The club's first site, a 9-hole course, was built on land lent by Charles Magee, a real-estate developer, in a section of Ottawa just west of the old Dominion Rifle Range (south of what became Strathcona Park) in what is now known as Sandy Hill. The first Canadian Amateur Championship was played on this course in June 1895. Soon after that, responding to pressure on prime real estate in the rapidly expanding city core, the club moved to a new site in the province of Quebec, just across the Ottawa River from Ottawa to the north, a mile north of Hull, Quebec, along Chelsea Road on the property that was one of the founder of Hull, Quebec, Philemon Wright's original farms, the Columbia Farm. The clubhouse occupied the stone house that was built by Thomas Brigham, Philemon's son-in-law. This course consisted of 12 holes, of which 6 had to be played twice to comprise an 18-hole round. One of the par three holes was quite unique, in that players had to flight their ball over the barn behind the clubhouse to reach the green.

==Moves to current site==
In the early 1900s, the club purchased its current site in Aylmer, Quebec (now part of the city of Gatineau). The site had been known as Mrs. McVeity's orchard and coincidentally, it occupied land that was another of Philemon Wright's original farms, the Britannia Farm. Mrs. McVeity, who was nicknamed "Mrs. Slinn", was once vice-president of Slinn's Bakery in Ottawa.

The Ottawa Golf Club built a new course, and constructed a clubhouse, which opened in 1904. Five years later, it burned to the ground. Its replacement was built on the same site, and it burned down in 1930. The present clubhouse was officially opened on September 19, 1931.

In 1912, the club received permission from King George V to use the designation 'Royal'.

The club presently has an 18-hole course and a 9-hole course, known as the Royal Nine. The main course was designed by Tom Bendelow in a parkland style, and among its features are back-to-back par 3s (holes 11 and 12). The course was redesigned a few years later by Scottish architect Willie Park Jr. (twice Open Championship winner). The course has been modified in minor ways many times in the years since. Royal Ottawa is affiliated with the Quebec Golf Association and the RCGA.

==Significant championships hosted==
The club hosted the first Canadian Amateur Championship in 1895, and has hosted this championship eight more times (in 1899, 1906, 1911, 1914, 1925, 1951, 1991, 2016). The club hosted the Canadian Open in 1906 and 1911. It hosted the 2000 CN Canadian Women's Open (known at the time as the duMaurier Championship); this major championship was won by Meg Mallon.

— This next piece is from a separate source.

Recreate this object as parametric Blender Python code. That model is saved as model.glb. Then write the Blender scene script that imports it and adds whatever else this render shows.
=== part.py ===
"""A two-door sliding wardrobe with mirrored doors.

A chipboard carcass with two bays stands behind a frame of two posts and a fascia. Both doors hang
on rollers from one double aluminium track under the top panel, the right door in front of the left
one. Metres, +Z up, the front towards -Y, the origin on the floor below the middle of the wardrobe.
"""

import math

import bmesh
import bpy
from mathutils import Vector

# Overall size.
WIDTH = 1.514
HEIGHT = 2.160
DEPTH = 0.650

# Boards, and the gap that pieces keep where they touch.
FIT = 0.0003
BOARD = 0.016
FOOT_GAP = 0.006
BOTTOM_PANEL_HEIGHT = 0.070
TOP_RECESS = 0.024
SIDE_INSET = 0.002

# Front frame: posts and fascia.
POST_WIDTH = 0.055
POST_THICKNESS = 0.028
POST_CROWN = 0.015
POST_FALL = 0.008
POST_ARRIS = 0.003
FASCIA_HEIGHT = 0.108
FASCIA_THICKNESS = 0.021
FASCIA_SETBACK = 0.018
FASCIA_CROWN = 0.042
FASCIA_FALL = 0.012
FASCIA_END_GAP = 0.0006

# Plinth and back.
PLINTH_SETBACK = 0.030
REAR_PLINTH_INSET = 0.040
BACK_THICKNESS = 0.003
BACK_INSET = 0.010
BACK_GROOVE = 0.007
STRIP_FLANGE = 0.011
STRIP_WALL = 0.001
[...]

==Champions associated with Royal Ottawa==
The winner of the first Canadian Open, in 1904, was Jack Oke, one of the club's early professionals. Karl Keffer, Canadian Open champion in 1909 and 1914, served as head professional for many years. Davie Black was a professional at the club in the early 20th century, and a founding member of the CPGA, before moving to Vancouver, B.C. to take a new job, and his son, Ken Black, who learned his golf at Royal Ottawa, won the 1936 Vancouver Jubilee tournament (as an amateur, becoming the first Canadian to win a PGA Tour event) and the 1939 Canadian Amateur Championship. Alexa Stirling Fraser, an American who married Ottawa doctor W.G. Fraser, had been a young golf prodigy and three-time U.S. Women's Amateur champion from Atlanta, Georgia, before settling in Ottawa and joining the club; she won two Canadian Ladies Amateur Championship titles, contended several more times, and won a record nine Royal Ottawa Ladies' Club Championships. Eric Kaufmanis of Ottawa holds the course record, with a round of 9-under-par 62, scored in 1979. Karl Keffer, David Black, Ken Black, and Alexa Stirling Fraser are all members of the Canadian Golf Hall of Fame.